6. If then the 70.9 cents and 37.14 cents be added together, expressed in dollars, the total is' $1.0804, instead of $1.0880, as found by the master in finding No. 30. Deducting from $1.0804 the figure of .0675 (for miscellaneous operating revenue as found in finding No. 30), the net cost of gas delivered to the consumer in 1919 was $1.0129. In other words, after making the various allowances, supra, in favor of defendants, to an extent greater than found by the master, it appears that in 1919 the net cost of gas delivered to the consumer was *291approximately 1.29 cents in excess of the rate of $1 provided for by the statute. In arriving at this figure it will be appreciated that I have stripped the constituent items down to their lowest minimum.

[8-10] 7. If the figure of 99.51 cents, representing the average selling price of gas, be taken, then the deficiency is 1.78 cents per 1,000 cubic feet of gas delivered. The figure of 99.51 cents results from the fact that under the, statute plaintiff is required to deliver gas to the city of New York as a municipality at the rate of 75 cents. This rate has not been attacked by suit. The city in its corporate capacity is entitled to have gas furnished to it at a lesser rate than the private consumer. This fact, however, does not afford any reason why the private consumer should make up the deficiency caused by the lower rate of 75 cents to which the city of New York is entitled. In other words, the fact that the average selling price of plaintiff’s gas is 99.51 cents is irrelevant to the ultimate question in the case. In determining whether the statute is confiscatory, the inquiry must start with the proposition that plaintiff under the statute may charge the private consumer (as distinguished from the municipality) $1, and then the question is whether the cost of production a.nd distribution is in excess of that $1.

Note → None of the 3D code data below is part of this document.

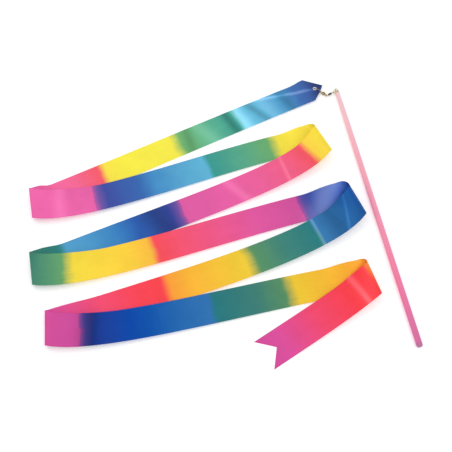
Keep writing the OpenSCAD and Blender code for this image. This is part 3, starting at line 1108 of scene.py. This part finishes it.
@dataclass
class Studio:
    """Camera, light and table. Metres, and degrees for the camera's elevation."""

    target: tuple = (0.0221, -0.0391, 0.0)
    distance: float = 0.987
    elevation: float = 60.0
    lens: float = 48.1
    sensor: float = 36
    clip_start: float = 0.01
    table_size: float = 14.0
    table_gap: float = 0.0002
    sky: float = 0.79
    boxes: tuple = (
        SoftBox("key_light", (0.5, -0.5, 1.5), 1.0, 4.5),
        SoftBox("fill_light", (-0.9, 0.5, 1.3), 0.9, 2.5),
    )

    def camera(self) -> None:
        """Make the camera and set it as the scene's."""
        up = math.radians(self.elevation)
        place = Vector(self.target) + self.distance * Vector((0, -math.cos(up), math.sin(up)))
        bpy.ops.object.camera_add(location=place, rotation=(math.radians(90) - up, 0, 0))
        camera = bpy.context.object
        camera.data.lens = self.lens
        camera.data.sensor_width = self.sensor
        camera.data.clip_start = self.clip_start
        bpy.context.scene.camera = camera
        bpy.context.scene.view_settings.view_transform = "Standard"

    def table(self) -> None:
        """Make the pale table top."""
        bpy.ops.object.select_all(action="DESELECT")
        bpy.ops.mesh.primitive_plane_add(size=self.table_size, location=(0, 0, -self.table_gap))
        table = bpy.context.object
        table.name = "pale_table"
        bpy.ops.object.transform_apply(location=True)
        table.data.materials.append(TableFinish().material())

    def lights(self) -> None:
        """Make a soft sky, and the soft boxes, which face the middle of the table."""
        world = bpy.data.worlds.new("soft_sky")
        world.use_nodes = True
        sky = world.node_tree.nodes["Background"]
        sky.inputs["Color"].default_value = (1.0, 1.0, 1.0, 1.0)
        sky.inputs["Strength"].default_value = self.sky
        bpy.context.scene.world = world
        for box in self.boxes:
            bpy.ops.object.light_add(type="AREA", location=box.place)
            light = bpy.context.object
            light.name = box.name
            light.data.size = box.size
            light.data.energy = box.power
            to_middle = -Vector(box.place)
            light.rotation_euler = to_middle.to_track_quat("-Z", "Y").to_euler()


def main() -> None:
    """Build the set and every piece."""
    logging.basicConfig(level=logging.INFO, format="%(name)s: %(message)s")
    studio = Studio()
    studio.camera()
    studio.table()
    studio.lights()
    Hardware().dress()
    ribbon = RibbonCloth().build(Satin("rainbow_satin"))
    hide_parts("ribbon")
    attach(ribbon, "ribbon")
    patch = EndPatch().build(Satin("patch_satin", roughness=0.48))
    LOG.info("%s: done", patch.name)
    Eyelet().build(MetalFinish("eyelet_nickel", "fafafc", "d8d8e0", 0.3))


if __name__ == "__main__":
    main()
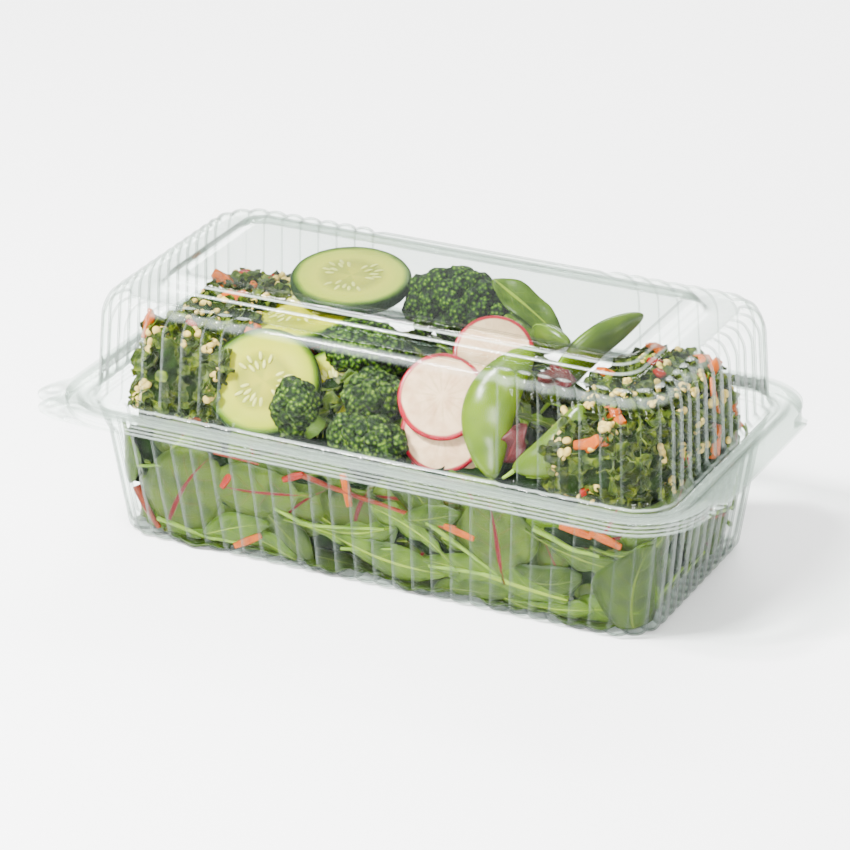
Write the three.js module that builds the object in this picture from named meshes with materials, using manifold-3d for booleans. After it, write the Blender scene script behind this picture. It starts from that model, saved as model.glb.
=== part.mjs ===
// A takeaway meal container: a clear hinged box of thin fluted plastic, closed over a salad.
// Millimetres, +Z up. The origin is on the table under the middle of the box, the hinge is at +X.
import * as THREE from 'three';
import { mergeVertices } from 'three/addons/utils/BufferGeometryUtils.js';
import Module from 'manifold-3d';

const wasm = await Module();
wasm.setup();

// The box: outer size of its flange, corner radii and the thickness of the sheet
const BOX_HALF_X = 111;
const BOX_HALF_Y = 60.7;
const FLANGE_CORNER = 23;
const WALL_CORNER = 12;
const SHEET = 0.5;

// The tray: each point of its section is an inset from the flange's edge and a height
const FLUTE_DEPTH = 1.2;
const TRAY_SECTION = [
  { inset: 26.3, z: 1.2 },
  { inset: 24.4, z: 0.25 },
  { inset: 19.8, z: 0.25 },
  { inset: 18.2, z: 1.6, depth: FLUTE_DEPTH },
  { inset: 14.2, z: 37.6, depth: FLUTE_DEPTH },
  { inset: 12.4, z: 39.4 },
  { inset: 10.8, z: 46.6 },
  { inset: 5.8, z: 46.85 },
  { inset: 3.8, z: 48.25 },
  { inset: 0.45, z: 48.25 },
  { inset: 0.7, z: 44.4 },
];
const TRAY_FLUTES = { long: [[0, 1, 24]], corner: [[0, 1, 3]], short: [[0, 1, 10]] };

// The lid: a raised panel, a ledge round it, the fluted wall and the flange
const LID_SECTION = [
  { inset: 35.2, z: 87.2, corner: 4 },
  { inset: 34.4, z: 87.95, corner: 5 },
  { inset: 30.6, z: 87.95, corner: 7 },
  { inset: 27.4, z: 83.1, corner: 9 },
  { inset: 19.4, z: 82.9 },
  { inset: 15.6, z: 81.4, depth: FLUTE_DEPTH },
  { inset: 13.5, z: 76.4, depth: FLUTE_DEPTH },
  { inset: 12.1, z: 50, depth: FLUTE_DEPTH },
  { inset: 9.6, z: 47.75 },
  { inset: 6.1, z: 47.75 },
  { inset: 4.1, z: 49.15 },
  { inset: 0.1, z: 49.15 },
];
const LID_FLUTES = { long: [[0, 0.24, 6], [0.76, 1, 6]], corner: [[0, 1, 3]], short: [[0, 1, 11]] };

// A flute's crest starts and ends at these shares of its pitch; a plain wall stands between the two levels
const CREST_START = 0.28;
const CREST_END = 0.72;
const PLAIN_LIFT = 0.55;

// The gap that neighbouring pieces keep, and the finest detail that a cut piece keeps
const GAP = 0.4;
const FINEST = 0.2;

// The hinge: a leaf on each half, 5 mm wide, which meet along the fold
const FOLD_X = 115.9;
const LEAF_TIP_X = FOLD_X - GAP;
const LEAF_HALF_Y = 40;
const LEAF_ROOT_X = 108.5;
const LEAF_CORNER = 4;
const TRAY_LEAF_Z = 48;
const LID_LEAF_Z = 48.9;

// The finger tabs at the corner away from the hinge
const TAB_TIP = 6.1;
const LID_TAB_Z = 48.9;
const TRAY_TAB_Z = 44.2;

// The greens fill the tray: section of the heap's core, as insets from the tray's inner wall
const CORE_SECTION = [
  { inset: 12, z: 2 },
  { inset: 5, z: 3.4 },
  { inset: 3.6, z: 9 },
  { inset: 3.4, z: 24 },
  { inset: 4.4, z: 39 },
  { inset: 8, z: 42.4 },
  { inset: 16, z: 43 },
];
const CORE_STEPS = { long: 8, corner: 2, short: 4 };
const CORE_RELIEF = 1.7;

// The greens rise between the two grain salads and carry what lies on top
const MOUND = { centre: [-3, 4, 43], half: [45, 36, 17], power: 3, detail: 3, relief: 3, unevenness: 0.17 };

// Leaves against the front wall: place along the wall, height, turn, length and width
const FRONT_LEAVES = [
  { at: -62, height: 21, turn: 75, length: 34, width: 25 },
  { at: -34, height: 30, turn: 8, length: 44, width: 17 },
  { at: -84, height: 16, turn: 100, length: 26, width: 20 },
  { at: -3, height: 27, turn: -25, length: 36, width: 13 },
  { at: 18, height: 17, turn: -40, length: 38, width: 12 },
  { at: 41, height: 25, turn: 85, length: 31, width: 24 },
  { at: 52, height: 10, turn: 20, length: 52, width: 16 },
  { at: 74, height: 27, turn: -15, length: 36, width: 18 },
  { at: 88, height: 15, turn: 70, length: 30, width: 24 },
];
const OTHER_LEAVES = 8;
const LEAF_ROOT_DEPTH = 5.6;
const LEAF_WAVE = 1.6;
const LEAF_LOWEST = 3.2;
const LEAF_HIGHEST = 43;
const STRAWS = 4;

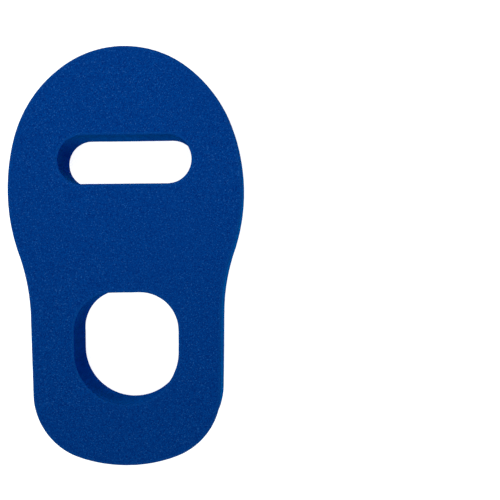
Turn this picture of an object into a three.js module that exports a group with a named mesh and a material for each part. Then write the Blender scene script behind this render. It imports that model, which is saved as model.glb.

8. It having appeared, supra, that the cost of production and distribution in 1919 was in excess of the statutory rate, even though to a slight extent, and that conditions in the early months of 1920 showed no prospect for a' lesser cost, but, on the contrary, indicated increased cost, it makes little difference what elements are included or eliminated from the rate base, or what theories shall obtain in respect thereof. If every debatable figure and question involved in the rate base were resolved in favor of defendants, plaintiff, under the statute, would still fail to receive the return to which it is entitled. For the purposes of this case, it does not make any difference whether the correct rule is reproduction value, with or without so-called theoretical depreciation, or actual cost, with or without theoretical depreciation; nor does it make any difference whether the rate of return shall be 6, 7, or 8 per cent. Any expression of opinion which goes beyond the requirements of the case would be mere dictum, and in the circumstances would announce little more than an individual opinion. Besides, these questions of reproduction value, actual cost, and theoretical depreciation, and the like, are as much, and perhaps more, in the nature of economic questions than questions of law, and there is no need of discussing them, when their determination is not required for the purposes of the case.

For the reasons outlined, plaintiff is entitled to be relieved from the operation of the statute, so far as it requires the furnishing of gas at the $1 rate to private consumers.